Because most telcos now understand churn and have customer retention strategies in place, churn analysis alone can no longer deliver a major advantage as it did in the past. Profitability analysis is the way to retain competitive edge," says Bruce Jones, sales manager for the Commercial Sector at SAS Institute SA, leaders in business intelligence (BI).
According to Jones, in the past, telcos measured customer value in terms of revenue. This measure was appropriate then, but profit margins are reducing it become even more vital. Today, telcos can lose money despite having customers that yield high revenues. Profitability or long term value - and not revenue - should be the measure.
"It is not uncommon for telcos to be able to halve their churn rates using business intelligence solutions. MTN, for example, has reduced churn by 45 percent on pre-paid contracts using our solutions," he says.
The next step for telcos is to understand customer profitability so that they can segment their customers, and determine how to treat each group.
According to Mark Spracklen of CVA, a SAS partner, there are three major ingredients needed to determine customer lifetime value. These are financial management; product analysis; customer analysis and segmentation. These areas correspond with three distinct groups within any telco, which often have very little understanding of each other's area of expertise.
"The finance people focus on reducing costs, but typically have limited knowledge of the company's product and customers," says Spracklen, who was recently in SA to share information with SAS customers about the latest telco trends, his experience in Europe, and new developments in the industry.
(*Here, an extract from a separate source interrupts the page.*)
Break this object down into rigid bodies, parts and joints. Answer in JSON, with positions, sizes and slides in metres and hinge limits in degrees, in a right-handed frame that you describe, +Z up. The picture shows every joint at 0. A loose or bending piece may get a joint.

"The product people have a different focus. Engineers focus on running the network as effectively as possible, but generally have a limited understanding of customers, while product managers focus on their products, and are often unaware of their impact on the network," he says.
"Finally, marketing and strategy people focus on understanding the market and the customer, but typically have limited understanding of the costs."
Customer lifetime value is the view that can pull all these disparate departments together, and get communication going across the organisation..
"Many telcos have been talking about customer lifetime value projects, but very few are actually doing them," he says. "Profitability cannot be estimated precisely, but companies can get approximations good enough to have a major impact on the business. This has been proved time and again in Europe."
Often profitability exercises are not conducted because of two departments - finance and IT. Finance does who tend to focus on to much detail, and IT would prefer to do profitability analysis itself, by building huge data warehouses.
"Profitability analysis does not require complex, big bang IT projects," says Spracklen. "Well chosen business intelligence solutions will yield the information far more effectively."
To be of any use, however, the analysis must be visible, flexible and auditable, so that the results are trusted by the business. In addition, the intelligence produced must be actionable.
"The information must lead to more focused marketing campaigns, the introduction of yield management as well as more focused acquisition and retention efforts," he says.
Marketing campaigns should be designed to focus on more valuable customers, and not simply be based on ARPU (Annual Revenue Per User).
Acquisition and retention efforts and costs should be directed where they can be most effective. There are massive costs associated with acquiring and retaining customers, so efforts should focus on the more valuable ones.
Jones notes that understanding the profitability of customers is even more vital when a new competitor enters the telco market.
"If the telco can identify its profitable customers prior to the new entry, then it has a better chance of retaining them, while encouraging its non-profitable customers to move to the new competitor," he says.